[Modeling code records]
------------------------------------------------

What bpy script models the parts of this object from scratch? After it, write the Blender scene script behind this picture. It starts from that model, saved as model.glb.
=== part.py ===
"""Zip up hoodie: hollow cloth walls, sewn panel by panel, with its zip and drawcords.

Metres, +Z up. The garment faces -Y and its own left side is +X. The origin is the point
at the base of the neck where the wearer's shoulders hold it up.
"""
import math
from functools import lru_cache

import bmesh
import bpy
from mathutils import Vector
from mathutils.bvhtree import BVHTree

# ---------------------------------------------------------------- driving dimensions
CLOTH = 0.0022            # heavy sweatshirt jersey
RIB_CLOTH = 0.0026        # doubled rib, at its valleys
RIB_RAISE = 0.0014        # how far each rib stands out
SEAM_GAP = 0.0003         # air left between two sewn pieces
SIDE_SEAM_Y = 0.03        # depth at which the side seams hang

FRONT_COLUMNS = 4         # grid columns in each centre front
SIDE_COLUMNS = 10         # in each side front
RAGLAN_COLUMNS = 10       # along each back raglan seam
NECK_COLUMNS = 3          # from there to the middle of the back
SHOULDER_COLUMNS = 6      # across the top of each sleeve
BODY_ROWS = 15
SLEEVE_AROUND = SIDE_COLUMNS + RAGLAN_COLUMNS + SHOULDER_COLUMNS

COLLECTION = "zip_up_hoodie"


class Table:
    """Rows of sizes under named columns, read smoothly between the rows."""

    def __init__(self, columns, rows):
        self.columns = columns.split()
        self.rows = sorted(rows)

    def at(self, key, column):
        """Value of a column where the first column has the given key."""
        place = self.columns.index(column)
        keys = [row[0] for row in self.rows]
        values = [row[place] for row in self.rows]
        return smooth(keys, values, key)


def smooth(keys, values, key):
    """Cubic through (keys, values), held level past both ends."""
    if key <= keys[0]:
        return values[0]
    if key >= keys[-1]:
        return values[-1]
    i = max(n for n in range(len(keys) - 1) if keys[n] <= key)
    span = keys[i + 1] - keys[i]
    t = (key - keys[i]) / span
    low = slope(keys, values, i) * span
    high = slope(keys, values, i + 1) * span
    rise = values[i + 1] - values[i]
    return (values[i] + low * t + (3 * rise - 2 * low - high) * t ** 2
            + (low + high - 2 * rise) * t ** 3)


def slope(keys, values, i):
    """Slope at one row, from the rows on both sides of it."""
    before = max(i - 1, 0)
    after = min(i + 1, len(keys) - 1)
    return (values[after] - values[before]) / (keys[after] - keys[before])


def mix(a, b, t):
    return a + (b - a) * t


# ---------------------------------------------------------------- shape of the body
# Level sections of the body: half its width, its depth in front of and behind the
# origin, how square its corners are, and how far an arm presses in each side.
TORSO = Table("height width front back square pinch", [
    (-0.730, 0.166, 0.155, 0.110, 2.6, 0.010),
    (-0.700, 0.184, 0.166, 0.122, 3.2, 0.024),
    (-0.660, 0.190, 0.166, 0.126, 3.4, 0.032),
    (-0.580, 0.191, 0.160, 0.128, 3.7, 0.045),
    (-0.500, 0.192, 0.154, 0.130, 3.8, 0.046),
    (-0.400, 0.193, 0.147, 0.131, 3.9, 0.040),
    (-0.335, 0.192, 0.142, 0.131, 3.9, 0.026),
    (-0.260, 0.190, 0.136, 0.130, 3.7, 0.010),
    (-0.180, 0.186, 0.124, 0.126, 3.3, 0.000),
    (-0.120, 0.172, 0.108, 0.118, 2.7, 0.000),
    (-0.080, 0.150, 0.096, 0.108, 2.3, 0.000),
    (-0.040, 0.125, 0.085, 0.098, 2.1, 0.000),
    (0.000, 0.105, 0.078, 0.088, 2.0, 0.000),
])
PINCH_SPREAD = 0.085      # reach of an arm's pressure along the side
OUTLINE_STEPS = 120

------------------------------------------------

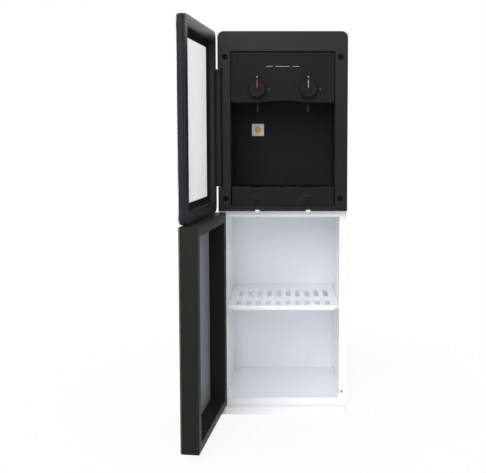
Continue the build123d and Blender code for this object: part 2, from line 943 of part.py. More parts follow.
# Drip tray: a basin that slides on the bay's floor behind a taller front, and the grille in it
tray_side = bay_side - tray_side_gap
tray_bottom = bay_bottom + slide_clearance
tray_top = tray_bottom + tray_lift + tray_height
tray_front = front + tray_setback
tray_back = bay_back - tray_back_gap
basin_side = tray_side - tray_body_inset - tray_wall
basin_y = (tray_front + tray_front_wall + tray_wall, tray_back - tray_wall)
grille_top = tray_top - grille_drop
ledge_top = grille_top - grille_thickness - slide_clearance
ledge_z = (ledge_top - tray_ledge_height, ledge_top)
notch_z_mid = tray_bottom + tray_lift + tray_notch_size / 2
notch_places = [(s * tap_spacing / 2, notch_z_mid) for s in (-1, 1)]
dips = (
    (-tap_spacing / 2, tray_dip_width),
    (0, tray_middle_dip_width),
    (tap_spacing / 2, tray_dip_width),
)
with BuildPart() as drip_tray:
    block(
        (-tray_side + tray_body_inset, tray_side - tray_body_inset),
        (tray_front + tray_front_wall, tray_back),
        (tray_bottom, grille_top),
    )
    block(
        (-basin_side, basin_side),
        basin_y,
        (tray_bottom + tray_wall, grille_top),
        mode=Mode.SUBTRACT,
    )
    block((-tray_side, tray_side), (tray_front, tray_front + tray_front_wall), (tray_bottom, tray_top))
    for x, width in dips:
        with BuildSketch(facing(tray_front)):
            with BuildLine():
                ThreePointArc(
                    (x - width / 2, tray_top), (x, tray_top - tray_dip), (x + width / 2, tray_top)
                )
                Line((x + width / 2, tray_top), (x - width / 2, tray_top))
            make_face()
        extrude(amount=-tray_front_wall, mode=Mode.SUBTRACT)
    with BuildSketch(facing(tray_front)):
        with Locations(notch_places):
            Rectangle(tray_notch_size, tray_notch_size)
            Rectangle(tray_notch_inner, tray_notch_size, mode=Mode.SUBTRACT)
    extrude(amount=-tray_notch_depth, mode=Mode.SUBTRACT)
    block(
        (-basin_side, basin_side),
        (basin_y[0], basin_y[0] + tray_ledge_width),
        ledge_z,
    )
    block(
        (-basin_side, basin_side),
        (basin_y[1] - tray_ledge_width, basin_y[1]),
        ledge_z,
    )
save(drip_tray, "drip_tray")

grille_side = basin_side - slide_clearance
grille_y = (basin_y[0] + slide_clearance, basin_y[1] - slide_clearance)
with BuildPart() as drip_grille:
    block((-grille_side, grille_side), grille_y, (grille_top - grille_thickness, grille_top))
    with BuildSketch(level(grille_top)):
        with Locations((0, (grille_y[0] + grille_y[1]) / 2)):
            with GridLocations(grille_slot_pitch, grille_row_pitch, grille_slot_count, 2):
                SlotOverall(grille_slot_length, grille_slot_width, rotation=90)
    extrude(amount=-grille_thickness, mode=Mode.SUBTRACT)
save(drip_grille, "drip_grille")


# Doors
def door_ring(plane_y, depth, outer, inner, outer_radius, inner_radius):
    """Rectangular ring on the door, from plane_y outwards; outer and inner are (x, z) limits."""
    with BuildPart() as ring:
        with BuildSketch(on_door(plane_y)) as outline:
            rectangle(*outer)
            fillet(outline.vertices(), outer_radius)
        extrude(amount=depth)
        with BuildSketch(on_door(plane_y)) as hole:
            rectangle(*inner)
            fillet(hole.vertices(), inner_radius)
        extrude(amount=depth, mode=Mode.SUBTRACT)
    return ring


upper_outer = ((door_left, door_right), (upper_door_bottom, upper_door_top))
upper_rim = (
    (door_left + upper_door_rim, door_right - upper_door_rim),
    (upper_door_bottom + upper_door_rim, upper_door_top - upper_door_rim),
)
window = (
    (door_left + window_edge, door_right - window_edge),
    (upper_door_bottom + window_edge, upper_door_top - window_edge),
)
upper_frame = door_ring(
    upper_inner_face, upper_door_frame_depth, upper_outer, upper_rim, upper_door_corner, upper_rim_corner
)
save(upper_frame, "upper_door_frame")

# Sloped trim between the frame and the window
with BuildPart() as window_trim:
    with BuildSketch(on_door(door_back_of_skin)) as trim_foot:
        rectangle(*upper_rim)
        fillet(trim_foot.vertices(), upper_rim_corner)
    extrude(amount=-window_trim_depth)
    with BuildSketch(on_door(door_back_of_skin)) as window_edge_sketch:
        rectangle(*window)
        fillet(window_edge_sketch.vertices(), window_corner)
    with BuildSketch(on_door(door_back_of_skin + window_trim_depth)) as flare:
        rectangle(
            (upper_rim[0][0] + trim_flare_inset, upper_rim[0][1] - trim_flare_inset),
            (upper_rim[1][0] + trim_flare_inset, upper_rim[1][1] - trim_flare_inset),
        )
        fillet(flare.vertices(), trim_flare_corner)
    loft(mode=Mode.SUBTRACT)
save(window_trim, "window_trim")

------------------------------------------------

From the records above, copy out the line with "What bpy script", the line with "SIDE_SEAM_Y = 0.03", and every line between them, word for word.

What bpy script models the parts of this object from scratch? After it, write the Blender scene script behind this picture. It starts from that model, saved as model.glb.
=== part.py ===
"""Zip up hoodie: hollow cloth walls, sewn panel by panel, with its zip and drawcords.

Metres, +Z up. The garment faces -Y and its own left side is +X. The origin is the point
at the base of the neck where the wearer's shoulders hold it up.
"""
import math
from functools import lru_cache

import bmesh
import bpy
from mathutils import Vector
from mathutils.bvhtree import BVHTree

# ---------------------------------------------------------------- driving dimensions
CLOTH = 0.0022            # heavy sweatshirt jersey
RIB_CLOTH = 0.0026        # doubled rib, at its valleys
RIB_RAISE = 0.0014        # how far each rib stands out
SEAM_GAP = 0.0003         # air left between two sewn pieces
SIDE_SEAM_Y = 0.03        # depth at which the side seams hang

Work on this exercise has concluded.